--- Data block ---

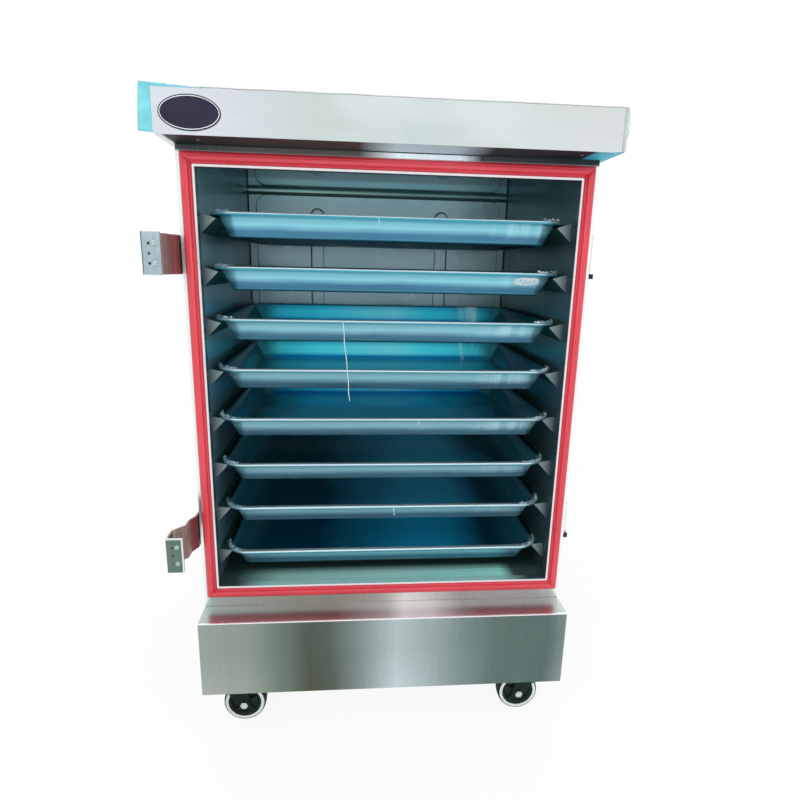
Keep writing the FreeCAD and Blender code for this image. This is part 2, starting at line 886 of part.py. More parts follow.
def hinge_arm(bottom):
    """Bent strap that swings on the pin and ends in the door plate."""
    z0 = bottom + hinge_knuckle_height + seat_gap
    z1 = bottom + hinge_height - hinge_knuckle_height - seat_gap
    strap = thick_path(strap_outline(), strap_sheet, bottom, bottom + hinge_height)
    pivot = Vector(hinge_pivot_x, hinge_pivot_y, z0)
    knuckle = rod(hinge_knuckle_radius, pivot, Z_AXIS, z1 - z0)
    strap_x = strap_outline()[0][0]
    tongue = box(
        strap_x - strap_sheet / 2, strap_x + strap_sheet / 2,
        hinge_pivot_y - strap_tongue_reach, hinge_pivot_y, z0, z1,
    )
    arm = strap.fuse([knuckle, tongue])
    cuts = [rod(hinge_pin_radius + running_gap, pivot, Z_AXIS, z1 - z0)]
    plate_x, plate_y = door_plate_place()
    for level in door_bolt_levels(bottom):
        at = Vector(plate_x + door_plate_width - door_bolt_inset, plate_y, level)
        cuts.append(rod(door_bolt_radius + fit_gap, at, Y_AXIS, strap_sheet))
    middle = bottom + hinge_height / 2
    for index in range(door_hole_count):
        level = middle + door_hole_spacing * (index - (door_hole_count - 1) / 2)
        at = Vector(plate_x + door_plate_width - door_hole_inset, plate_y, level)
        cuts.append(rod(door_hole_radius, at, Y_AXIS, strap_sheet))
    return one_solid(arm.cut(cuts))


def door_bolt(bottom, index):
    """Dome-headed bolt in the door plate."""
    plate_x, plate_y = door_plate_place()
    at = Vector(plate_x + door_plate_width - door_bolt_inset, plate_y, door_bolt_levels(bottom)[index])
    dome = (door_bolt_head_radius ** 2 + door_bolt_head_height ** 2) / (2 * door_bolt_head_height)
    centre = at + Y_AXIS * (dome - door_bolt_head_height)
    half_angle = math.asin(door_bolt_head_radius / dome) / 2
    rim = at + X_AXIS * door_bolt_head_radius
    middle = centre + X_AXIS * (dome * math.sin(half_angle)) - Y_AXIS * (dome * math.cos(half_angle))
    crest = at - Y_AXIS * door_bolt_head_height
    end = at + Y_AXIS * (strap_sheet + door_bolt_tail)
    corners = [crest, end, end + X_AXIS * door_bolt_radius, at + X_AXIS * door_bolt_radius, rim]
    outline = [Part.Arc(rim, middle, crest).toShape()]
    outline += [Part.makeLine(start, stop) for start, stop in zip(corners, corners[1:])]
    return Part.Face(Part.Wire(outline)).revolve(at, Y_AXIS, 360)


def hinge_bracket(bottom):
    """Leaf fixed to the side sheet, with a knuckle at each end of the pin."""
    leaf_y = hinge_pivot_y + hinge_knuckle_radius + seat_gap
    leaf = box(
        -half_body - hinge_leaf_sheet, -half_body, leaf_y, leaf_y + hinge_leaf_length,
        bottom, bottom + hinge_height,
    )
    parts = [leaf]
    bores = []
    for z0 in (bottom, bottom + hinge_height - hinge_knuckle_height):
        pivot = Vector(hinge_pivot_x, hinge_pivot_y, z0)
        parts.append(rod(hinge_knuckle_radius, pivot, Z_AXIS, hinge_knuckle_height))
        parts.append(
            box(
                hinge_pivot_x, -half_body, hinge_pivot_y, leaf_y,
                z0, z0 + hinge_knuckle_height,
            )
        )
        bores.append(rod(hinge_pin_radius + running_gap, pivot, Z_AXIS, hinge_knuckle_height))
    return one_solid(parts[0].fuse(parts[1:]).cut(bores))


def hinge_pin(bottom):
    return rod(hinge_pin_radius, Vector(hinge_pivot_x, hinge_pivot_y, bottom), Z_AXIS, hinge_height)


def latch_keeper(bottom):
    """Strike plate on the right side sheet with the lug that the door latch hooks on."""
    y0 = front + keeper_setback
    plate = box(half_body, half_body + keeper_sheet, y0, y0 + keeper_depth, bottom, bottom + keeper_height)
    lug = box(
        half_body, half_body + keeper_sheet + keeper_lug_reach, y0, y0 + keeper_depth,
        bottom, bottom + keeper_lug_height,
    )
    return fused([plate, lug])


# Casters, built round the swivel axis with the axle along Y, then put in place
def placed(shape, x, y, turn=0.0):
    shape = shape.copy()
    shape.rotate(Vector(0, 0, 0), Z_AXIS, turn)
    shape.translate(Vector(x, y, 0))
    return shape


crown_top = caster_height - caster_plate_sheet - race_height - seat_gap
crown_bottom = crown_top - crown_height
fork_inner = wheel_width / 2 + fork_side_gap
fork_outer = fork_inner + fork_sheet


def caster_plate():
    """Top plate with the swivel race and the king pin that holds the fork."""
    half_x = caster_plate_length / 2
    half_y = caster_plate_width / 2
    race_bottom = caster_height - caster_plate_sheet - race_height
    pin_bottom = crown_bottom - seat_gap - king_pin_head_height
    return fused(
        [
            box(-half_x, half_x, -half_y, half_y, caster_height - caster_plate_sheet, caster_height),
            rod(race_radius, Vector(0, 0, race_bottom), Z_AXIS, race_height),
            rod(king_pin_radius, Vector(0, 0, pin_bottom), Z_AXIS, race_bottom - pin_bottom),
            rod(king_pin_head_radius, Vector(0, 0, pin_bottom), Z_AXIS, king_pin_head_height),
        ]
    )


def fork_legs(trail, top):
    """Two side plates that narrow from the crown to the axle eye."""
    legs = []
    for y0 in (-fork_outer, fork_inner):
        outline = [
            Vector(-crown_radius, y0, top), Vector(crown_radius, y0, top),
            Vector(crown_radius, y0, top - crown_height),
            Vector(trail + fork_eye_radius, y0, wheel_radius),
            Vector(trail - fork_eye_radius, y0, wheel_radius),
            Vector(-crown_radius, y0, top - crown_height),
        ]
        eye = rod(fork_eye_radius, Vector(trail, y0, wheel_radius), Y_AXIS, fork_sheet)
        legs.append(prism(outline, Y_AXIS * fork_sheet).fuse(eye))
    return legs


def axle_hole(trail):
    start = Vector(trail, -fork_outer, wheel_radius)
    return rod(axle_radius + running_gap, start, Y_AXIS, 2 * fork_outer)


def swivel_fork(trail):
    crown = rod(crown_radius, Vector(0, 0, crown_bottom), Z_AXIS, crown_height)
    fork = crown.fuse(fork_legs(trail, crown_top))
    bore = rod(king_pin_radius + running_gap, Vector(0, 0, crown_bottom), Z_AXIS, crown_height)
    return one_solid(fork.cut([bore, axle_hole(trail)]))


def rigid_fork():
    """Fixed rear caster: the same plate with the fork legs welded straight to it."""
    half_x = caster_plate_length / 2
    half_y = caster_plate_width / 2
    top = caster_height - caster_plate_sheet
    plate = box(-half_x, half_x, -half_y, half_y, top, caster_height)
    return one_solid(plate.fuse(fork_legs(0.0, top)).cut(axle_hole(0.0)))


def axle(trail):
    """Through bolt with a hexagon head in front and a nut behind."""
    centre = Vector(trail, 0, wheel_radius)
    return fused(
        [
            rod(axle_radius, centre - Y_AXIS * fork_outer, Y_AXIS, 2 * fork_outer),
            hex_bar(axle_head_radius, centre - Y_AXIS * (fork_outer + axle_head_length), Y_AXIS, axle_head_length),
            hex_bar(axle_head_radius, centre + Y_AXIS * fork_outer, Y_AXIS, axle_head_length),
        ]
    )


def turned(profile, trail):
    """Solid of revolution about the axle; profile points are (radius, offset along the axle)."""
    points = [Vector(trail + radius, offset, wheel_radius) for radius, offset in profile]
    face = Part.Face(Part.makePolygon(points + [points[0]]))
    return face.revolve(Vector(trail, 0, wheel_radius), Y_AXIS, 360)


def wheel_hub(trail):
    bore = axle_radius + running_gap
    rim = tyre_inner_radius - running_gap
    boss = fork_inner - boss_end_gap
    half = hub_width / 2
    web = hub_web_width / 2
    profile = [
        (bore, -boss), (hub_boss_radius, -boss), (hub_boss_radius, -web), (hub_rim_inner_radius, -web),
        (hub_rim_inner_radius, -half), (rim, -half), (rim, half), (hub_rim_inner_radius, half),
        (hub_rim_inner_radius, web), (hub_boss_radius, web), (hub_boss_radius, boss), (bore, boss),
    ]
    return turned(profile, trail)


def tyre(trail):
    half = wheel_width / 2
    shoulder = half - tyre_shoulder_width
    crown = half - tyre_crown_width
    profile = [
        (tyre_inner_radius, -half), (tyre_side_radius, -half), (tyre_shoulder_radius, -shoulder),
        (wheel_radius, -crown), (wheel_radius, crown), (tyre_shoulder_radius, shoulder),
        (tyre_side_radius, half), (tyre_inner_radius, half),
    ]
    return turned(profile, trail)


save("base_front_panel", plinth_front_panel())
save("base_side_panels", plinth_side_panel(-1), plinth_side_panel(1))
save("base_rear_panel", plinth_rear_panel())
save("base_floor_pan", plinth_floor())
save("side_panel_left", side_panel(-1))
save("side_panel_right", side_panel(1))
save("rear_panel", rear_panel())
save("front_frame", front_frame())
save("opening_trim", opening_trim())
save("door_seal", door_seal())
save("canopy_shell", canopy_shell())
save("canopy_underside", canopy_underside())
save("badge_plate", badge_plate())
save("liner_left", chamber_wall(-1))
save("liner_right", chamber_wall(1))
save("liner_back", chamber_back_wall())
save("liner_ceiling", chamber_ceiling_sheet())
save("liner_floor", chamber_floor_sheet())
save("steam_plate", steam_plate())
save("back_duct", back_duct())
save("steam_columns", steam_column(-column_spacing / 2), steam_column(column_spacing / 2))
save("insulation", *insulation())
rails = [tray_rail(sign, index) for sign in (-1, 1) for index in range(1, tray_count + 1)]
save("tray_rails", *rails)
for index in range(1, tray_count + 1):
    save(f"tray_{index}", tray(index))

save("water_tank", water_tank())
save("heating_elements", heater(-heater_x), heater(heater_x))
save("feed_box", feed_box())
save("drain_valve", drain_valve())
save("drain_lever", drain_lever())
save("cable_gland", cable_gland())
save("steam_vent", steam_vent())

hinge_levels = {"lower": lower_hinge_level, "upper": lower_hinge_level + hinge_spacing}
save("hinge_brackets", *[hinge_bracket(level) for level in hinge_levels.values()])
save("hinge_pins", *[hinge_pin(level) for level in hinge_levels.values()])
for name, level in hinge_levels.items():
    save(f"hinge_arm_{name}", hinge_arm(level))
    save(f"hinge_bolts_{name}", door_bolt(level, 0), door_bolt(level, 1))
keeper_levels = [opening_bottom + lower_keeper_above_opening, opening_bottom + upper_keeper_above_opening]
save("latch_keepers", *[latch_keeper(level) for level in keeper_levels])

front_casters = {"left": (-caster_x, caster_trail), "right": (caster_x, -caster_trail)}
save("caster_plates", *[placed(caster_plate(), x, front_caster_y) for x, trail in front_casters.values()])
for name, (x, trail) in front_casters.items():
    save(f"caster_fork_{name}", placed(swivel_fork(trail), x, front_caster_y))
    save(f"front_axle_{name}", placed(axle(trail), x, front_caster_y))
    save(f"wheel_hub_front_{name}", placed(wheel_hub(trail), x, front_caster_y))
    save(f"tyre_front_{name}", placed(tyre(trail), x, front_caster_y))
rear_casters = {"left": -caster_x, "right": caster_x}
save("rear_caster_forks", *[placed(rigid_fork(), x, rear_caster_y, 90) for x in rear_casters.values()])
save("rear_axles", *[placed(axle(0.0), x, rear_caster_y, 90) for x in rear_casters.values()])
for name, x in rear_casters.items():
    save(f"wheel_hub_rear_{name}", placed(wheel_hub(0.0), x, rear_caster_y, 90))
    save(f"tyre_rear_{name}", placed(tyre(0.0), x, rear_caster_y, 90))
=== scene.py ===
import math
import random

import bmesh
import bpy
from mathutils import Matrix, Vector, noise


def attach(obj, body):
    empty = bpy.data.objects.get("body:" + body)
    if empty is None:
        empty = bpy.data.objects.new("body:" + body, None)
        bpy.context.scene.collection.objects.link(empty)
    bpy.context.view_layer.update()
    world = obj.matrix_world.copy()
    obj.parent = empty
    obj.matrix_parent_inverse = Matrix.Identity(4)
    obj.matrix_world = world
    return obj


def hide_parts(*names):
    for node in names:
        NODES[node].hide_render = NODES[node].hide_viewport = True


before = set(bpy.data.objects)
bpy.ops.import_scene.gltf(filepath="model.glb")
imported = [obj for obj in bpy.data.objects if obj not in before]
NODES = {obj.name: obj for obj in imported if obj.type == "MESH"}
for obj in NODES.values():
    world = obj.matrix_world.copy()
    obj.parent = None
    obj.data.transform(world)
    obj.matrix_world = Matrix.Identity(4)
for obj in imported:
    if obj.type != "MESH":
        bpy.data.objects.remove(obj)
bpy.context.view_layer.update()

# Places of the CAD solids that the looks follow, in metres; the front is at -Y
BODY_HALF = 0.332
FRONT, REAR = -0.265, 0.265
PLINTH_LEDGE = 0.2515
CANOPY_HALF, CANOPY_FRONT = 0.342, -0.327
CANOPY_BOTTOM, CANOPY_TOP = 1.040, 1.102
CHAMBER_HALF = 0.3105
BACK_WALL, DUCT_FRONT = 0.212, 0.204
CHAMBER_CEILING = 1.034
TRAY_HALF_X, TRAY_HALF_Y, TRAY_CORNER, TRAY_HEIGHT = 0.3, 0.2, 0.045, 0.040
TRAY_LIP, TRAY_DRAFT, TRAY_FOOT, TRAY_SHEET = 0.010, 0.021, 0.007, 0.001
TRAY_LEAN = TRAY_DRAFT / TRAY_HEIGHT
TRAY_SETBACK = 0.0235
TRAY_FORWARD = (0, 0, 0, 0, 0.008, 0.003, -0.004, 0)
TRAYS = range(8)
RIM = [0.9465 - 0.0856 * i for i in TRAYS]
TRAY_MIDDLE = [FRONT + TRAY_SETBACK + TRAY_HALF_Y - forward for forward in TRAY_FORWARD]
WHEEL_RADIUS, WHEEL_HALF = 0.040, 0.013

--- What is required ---
Reproduce only the lines from the top of the material through the one bearing "return one_solid(arm.cut(cuts))", each exactly as it stands.

--- Problem solution ---
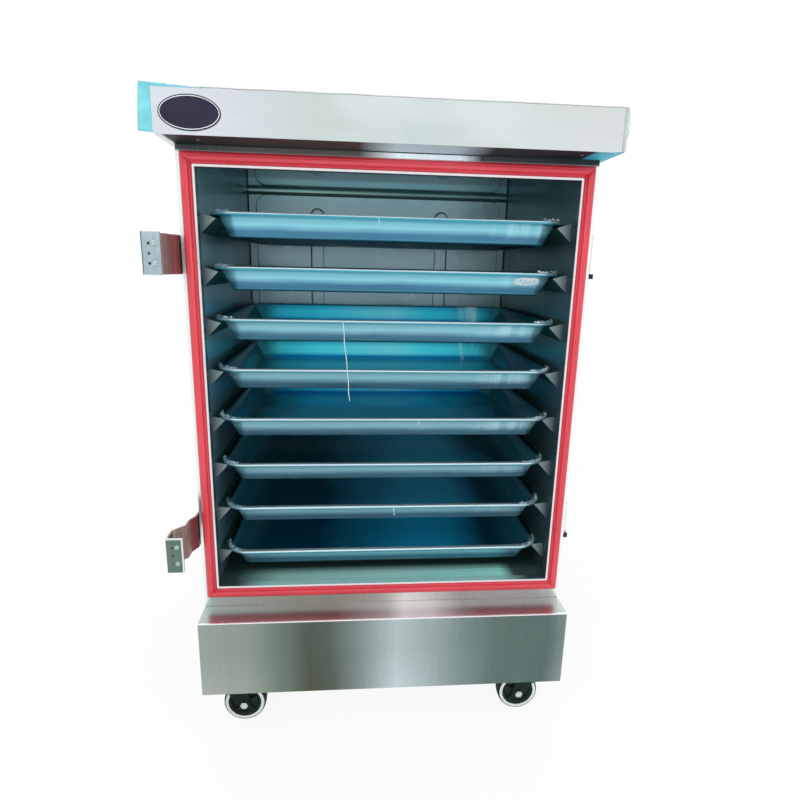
Keep writing the FreeCAD and Blender code for this image. This is part 2, starting at line 886 of part.py. More parts follow.
def hinge_arm(bottom):
    """Bent strap that swings on the pin and ends in the door plate."""
    z0 = bottom + hinge_knuckle_height + seat_gap
    z1 = bottom + hinge_height - hinge_knuckle_height - seat_gap
    strap = thick_path(strap_outline(), strap_sheet, bottom, bottom + hinge_height)
    pivot = Vector(hinge_pivot_x, hinge_pivot_y, z0)
    knuckle = rod(hinge_knuckle_radius, pivot, Z_AXIS, z1 - z0)
    strap_x = strap_outline()[0][0]
    tongue = box(
        strap_x - strap_sheet / 2, strap_x + strap_sheet / 2,
        hinge_pivot_y - strap_tongue_reach, hinge_pivot_y, z0, z1,
    )
    arm = strap.fuse([knuckle, tongue])
    cuts = [rod(hinge_pin_radius + running_gap, pivot, Z_AXIS, z1 - z0)]
    plate_x, plate_y = door_plate_place()
    for level in door_bolt_levels(bottom):
        at = Vector(plate_x + door_plate_width - door_bolt_inset, plate_y, level)
        cuts.append(rod(door_bolt_radius + fit_gap, at, Y_AXIS, strap_sheet))
    middle = bottom + hinge_height / 2
    for index in range(door_hole_count):
        level = middle + door_hole_spacing * (index - (door_hole_count - 1) / 2)
        at = Vector(plate_x + door_plate_width - door_hole_inset, plate_y, level)
        cuts.append(rod(door_hole_radius, at, Y_AXIS, strap_sheet))
    return one_solid(arm.cut(cuts))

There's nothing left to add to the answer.